PROVIDED MATERIAL:
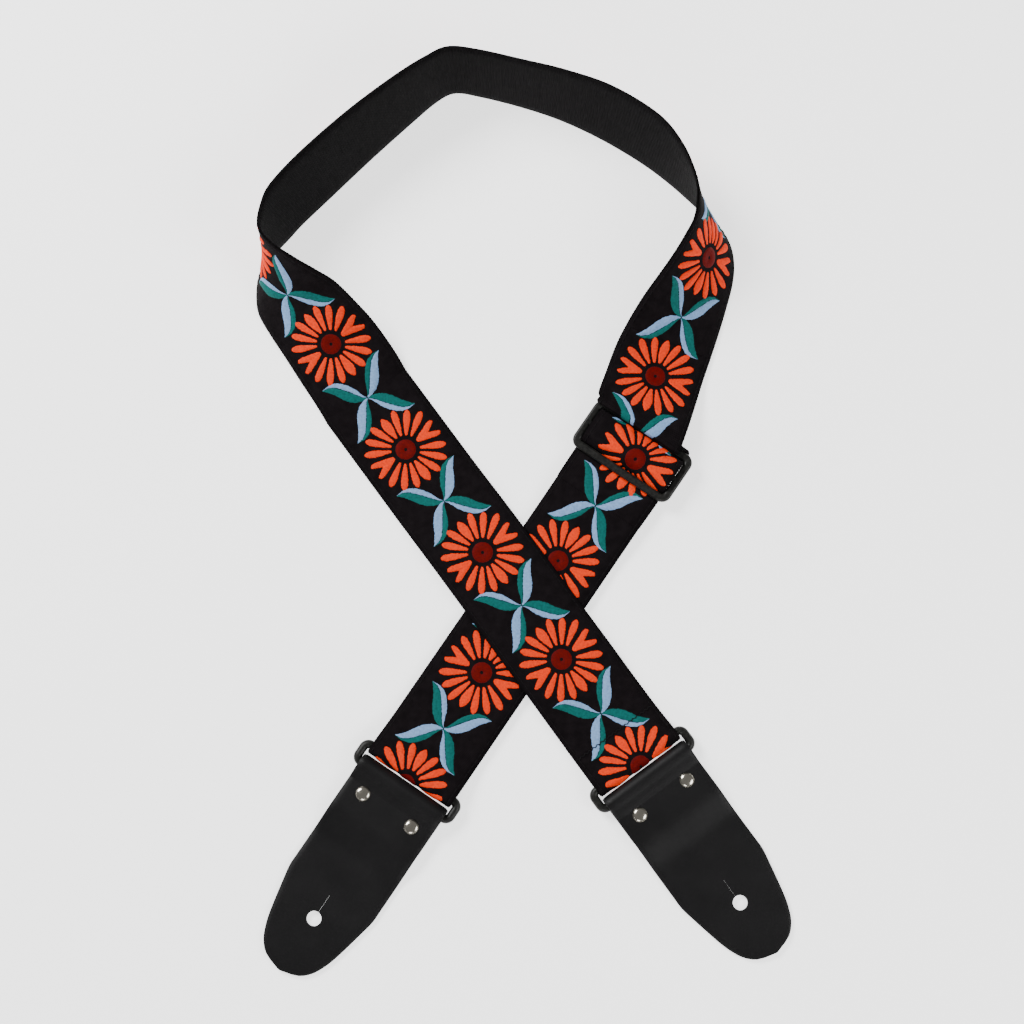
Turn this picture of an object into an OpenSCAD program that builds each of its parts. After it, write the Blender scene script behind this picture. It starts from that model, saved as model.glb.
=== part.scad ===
// Guitar strap: woven backing webbing with an embroidered face ribbon, two leather
// button tabs on ring loops, and a three-bar slider that sets the length.
// It lies on a flat surface, crossed over itself, with its loop stood on edge.

/* [Webbing] */
// Width of the strap
strap_w = 50; // [38:1:60]
// Thickness of the backing webbing
web_t = 1.3; // [0.8:0.1:1.8]
// Thickness of the embroidered face ribbon
ribbon_t = 0.5; // [0.3:0.1:0.8]
// How far the webbing is turned back under at the sewn end
tail_a = 26; // [18:1:40]
// How far the webbing is turned back at the slider
tail_b = 30; // [24:1:34]

/* [Rings] */
// Thickness of the ring's round rod
rod_d = 4.4; // [3.6:0.2:5]
// Distance between the middles of the ring's two long bars
ring_pitch = 10; // [9.6:0.2:14]
// Gap between the strap's edge and the ring's side, each side
ring_side = 0.8; // [0.3:0.1:1]

/* [Slider] */
// Distance from the ring to the slider's middle bar, along the strap
slider_run = 199; // [180:1:210]
// Distance between the slider's neighbouring bars
bar_pitch = 12.4; // [12:0.2:14]
// Width of the slider's outer bars and sides
bar_w = 4.2; // [3.6:0.2:4.6]
// Width of the slider's middle bar
mid_bar_w = 3.4; // [3:0.2:3.8]
// Thickness of the slider's bars
bar_t = 3.4; // [3:0.2:3.6]

/* [Leather tabs] */
// Width of the leather
tab_w = 50.8; // [44:0.4:56]
// Length of a tab from the ring's bar to its tip
tab_l = 107; // [96:1:120]
// Thickness of the leather
hide_t = 2.6; // [2:0.1:2.8]
// Distance from the ring's bar to the button hole
hole_at = 76.8; // [66:0.4:84]
// Diameter of the button hole
hole_d = 7.5; // [6:0.25:9]
// Length of the slit beside the hole
slit_l = 10; // [6:1:14]
// Distance from the ring's bar to the rivets
rivet_at = 12.5; // [11.5:0.5:15]
// Distance between the two rivets
rivet_pitch = 29.4; // [24:0.2:36]
// Diameter of a rivet's cap
cap_d = 7.6; // [6:0.2:9]

/* [Hidden] */

$fn = 48;
web_col = [0.09, 0.08, 0.085];
ribbon_col = [0.13, 0.11, 0.12];
thread_col = [0.25, 0.24, 0.24];
plastic_col = [0.2, 0.2, 0.2];
hide_col = [0.1, 0.1, 0.1];
nickel_col = [0.75, 0.74, 0.7];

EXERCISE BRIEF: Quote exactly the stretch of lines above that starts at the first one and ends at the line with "ring_side = 0.8; // [0.3:0.1:1]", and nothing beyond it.

REPLY:
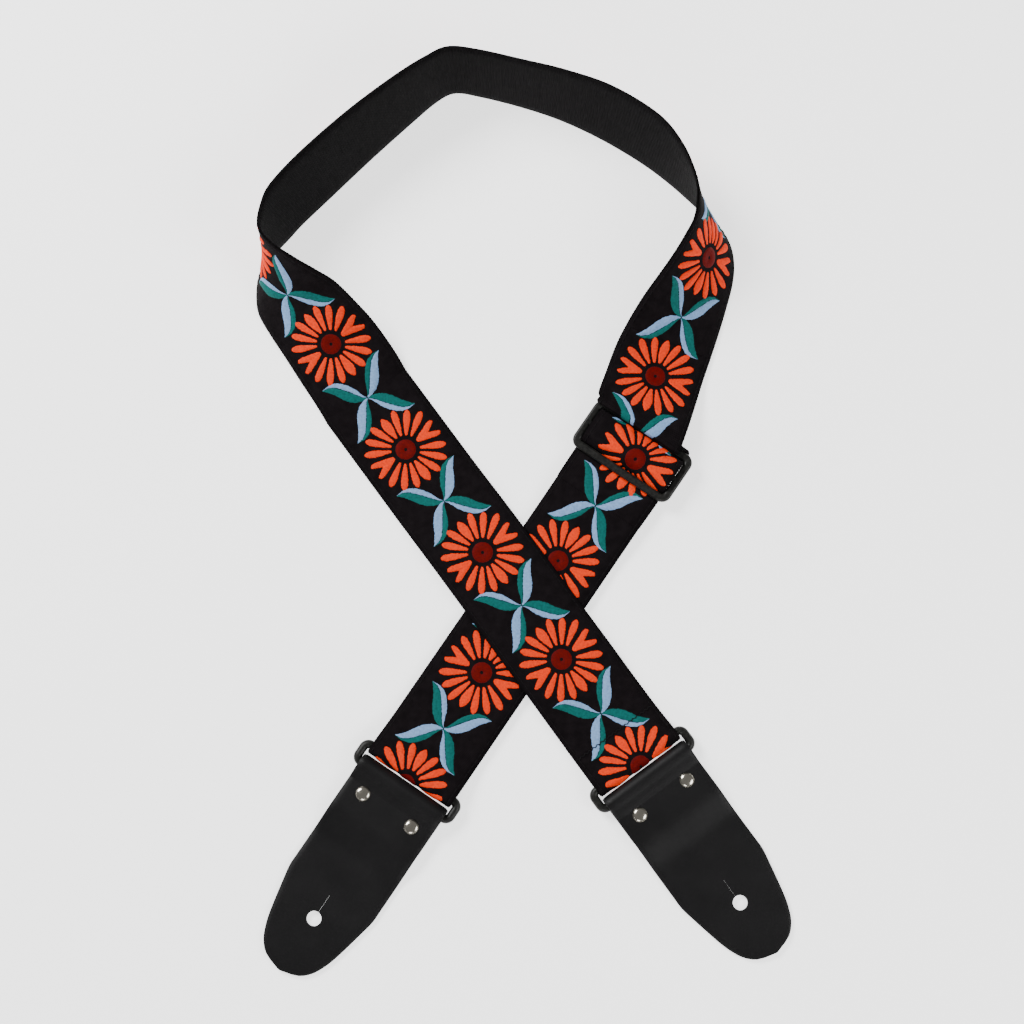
Turn this picture of an object into an OpenSCAD program that builds each of its parts. After it, write the Blender scene script behind this picture. It starts from that model, saved as model.glb.
=== part.scad ===
// Guitar strap: woven backing webbing with an embroidered face ribbon, two leather
// button tabs on ring loops, and a three-bar slider that sets the length.
// It lies on a flat surface, crossed over itself, with its loop stood on edge.

/* [Webbing] */
// Width of the strap
strap_w = 50; // [38:1:60]
// Thickness of the backing webbing
web_t = 1.3; // [0.8:0.1:1.8]
// Thickness of the embroidered face ribbon
ribbon_t = 0.5; // [0.3:0.1:0.8]
// How far the webbing is turned back under at the sewn end
tail_a = 26; // [18:1:40]
// How far the webbing is turned back at the slider
tail_b = 30; // [24:1:34]

/* [Rings] */
// Thickness of the ring's round rod
rod_d = 4.4; // [3.6:0.2:5]
// Distance between the middles of the ring's two long bars
ring_pitch = 10; // [9.6:0.2:14]
// Gap between the strap's edge and the ring's side, each side
ring_side = 0.8; // [0.3:0.1:1]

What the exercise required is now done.